Friday, October 13, 2006

ART TO MAKE YOU YODEL

My numerous unkind remarks about modern art have led some to conclude that I am opposed to all such art. Nothing could be further from the truth. I am opposed to bad art, and it is easier for bad art to hide amongst contemporary art than amongst art that requires talent or skill. But I love lots of modern art. Here are some of my favorites. These almost set me to yodeling:













credits: the art above is by, in order, Gottlieb, Miro, Motherwell, Miro, Dubuffet, Goldsworthy


6 comments:

lotusgreen said...

can you really yodel?

David Apatoff said...

I didn't think so until I saw that Adolph Gottlieb painting at the Art Institute of Chicago. It's as big as a wall, and you can bungee jump into that red.

leifpeng said...

Those are all great examples of what I was getting at - and what spacejack expressed even better than I could. Looking at abstract work like that always makes me think, "hhmm, very interesting. What a nice sense of design," or "what a clever use of colour and shape". But hearing that you could yodel at the sight of something like this always makes me feel inadequate - like when I would go to the Sunday services at various friends' churches and the minister would say, "Have you found Jesus?" or "Have you accepted the Lord into your heart?" with that dilerious look of swooning involvement, and I'd look around and wonder, "What am I not getting here???"

My mother is the same way as you - she'll look at a huge canvas with a couple of swooshes of colour and a little twisted noodle of paint in one corner and clutch her chest and let out a sigh and a whispered "Ohmigod!"

Meanwhile, I'm like, "That's neat, but I bet it was more fun for the artist to paint than it is for me to look at."

Help!

David Apatoff said...

Leif, my reaction to all this stuff is purely personal. I don't claim to be an expert on the philosophies behind modern and post-modern art. In fact, I have a bias against the kind of art that requires you to read a manifesto (with footnotes!) to understand whether the art is good or not. My polar star in art is personal titillation.

Having said that, if you are interested in how I personally respond to this stuff, I will be happy to post something fleshing out my views. I enjoy comparing notes about art with you and others.
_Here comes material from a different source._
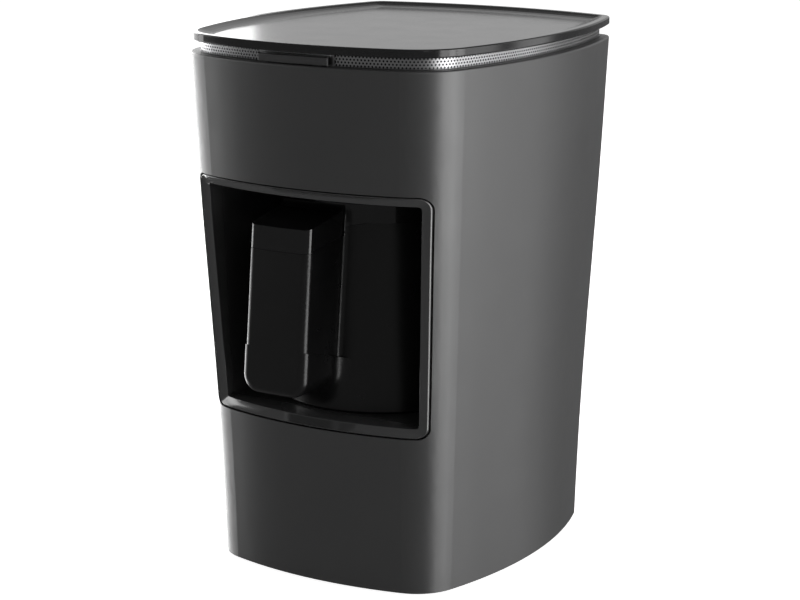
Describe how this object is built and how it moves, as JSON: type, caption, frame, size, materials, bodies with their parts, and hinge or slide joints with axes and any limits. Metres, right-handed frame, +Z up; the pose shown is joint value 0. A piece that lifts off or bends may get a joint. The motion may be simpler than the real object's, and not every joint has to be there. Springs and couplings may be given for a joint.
{
  "type": "electric coffee maker",
  "caption": "Countertop Turkish coffee maker: tapered housing with a lid tray, a front bay over a hot plate, and a handled pot that slides out.",
  "frame": {"origin": "on the surface the feet stand on, at the middle of the outline from the handle's front to the cord inlet's tip", "axes": "+Z up, the bay and its pot face -Y, +X to the right seen from the front"},
  "size_m": [0.1712, 0.2004, 0.266],
  "materials": {
    "housing": "satin graphite",
    "bezel": "smooth black",
    "bay": "matte black",
    "base": "matte black",
    "rubber": "matte",
    "hot_plate": "dark coated disc",
    "silicone": "soft",
    "steel": "plain steel",
    "switchgear": "moulded",
    "pot": "satin black",
    "pot_gloss": "polished black",
    "pot_steel": "brushed",
    "band": "satin dark",
    "key": "satin",
    "light_guide": "milky",
    "lid": "satin",
    "board": "lacquered board",
    "sensor_window": "dark clear",
    "lead": "insulated"
  },
  "bodies": {
    "machine": {"body_shell": "housing", "window_bezel": "bezel", "bay_liner": "bay", "base_plate": "base", "foot_front_left": "rubber", "foot_front_right": "rubber", "foot_rear_left": "rubber", "foot_rear_right": "rubber", "hot_plate": "hot_plate", "hot_plate_seal": "silicone", "heating_element": "steel", "heater_bracket": "steel", "thermal_cutout": "switchgear", "temperature_probe": "steel", "probe_bellows": "silicone", "heat_shield": "steel", "top_frame": "base", "grille_band": "band", "key_base": "band", "key_switch": "switchgear", "light_guide": "light_guide", "status_leds": "light_guide", "lid_tray": "lid", "power_board": "board", "transformer": "switchgear", "relay": "switchgear", "capacitors": "switchgear", "terminal_block": "switchgear", "control_board": "board", "buzzer": "switchgear", "lead_connector": "switchgear", "sensor_window": "sensor_window", "foam_sensor": "switchgear", "cord_gland": "base", "cord_clamp": "base", "heater_leads": "lead", "control_lead": "lead", "base_screws": "steel", "power_board_screws": "steel", "control_board_screws": "steel", "frame_screws": "steel", "bezel_screws": "steel", "heater_screws": "steel", "shield_screws": "steel"},
    "pot": {"pot_shell": "pot", "pot_rim": "pot_gloss", "pot_liner": "pot_steel", "pot_seal": "silicone", "pot_base_disc": "pot_steel", "pot_screws": "steel"},
    "key": {"start_key": "key", "switch_plunger": "switchgear"}
  },
  "joints": [
    {"name": "pot_slide", "type": "slide", "parent": "machine", "child": "pot", "axis": [0, -1, 0], "range_m": [0, 0.15]},
    {"name": "key_press", "type": "slide", "parent": "machine", "child": "key", "axis": [0, 1, 0], "range_m": [0, 0.0012], "stiffness_N_per_m": 1500}
  ]
}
In some ways, it's a lot easier to paint abstractly because you're never bedeviled with questions like, "does this leg need to be longer" or "do I need to deepen the color of that shadow? But on the other hand, without nature providing guidelines, the abstract painter is confronted by a bilion possible choices and no objective point of reference to tell the painter when he or she is on the right track. Under these circumstances, when a painter gets it exactly "right," I think the result is worthy of great respect. I will post some images tomorrow to try to show you what I mean.

leifpeng said...

Wonderful. I'm never disappointed by what I learn from your posts, David thanks! :-)

Joss Paddock said...

okay I'm reading all the way through your old archives because I find it so intellectually stimulating. the comments /dialogue as much as, if not more than the great sparks of your posts.

Leif,
I've had that experience in church too, and in front of much abstract art. The world is so complex, personal taste can be wildly different but isn't objective beauty just shared taste, which can be measured in some way though never completely. The golden proportion after all is a relationship between the finite(objective) and the infinite(subjective).
Iknow I'm devolving into abstract babble, but that's the effect of your blog on me.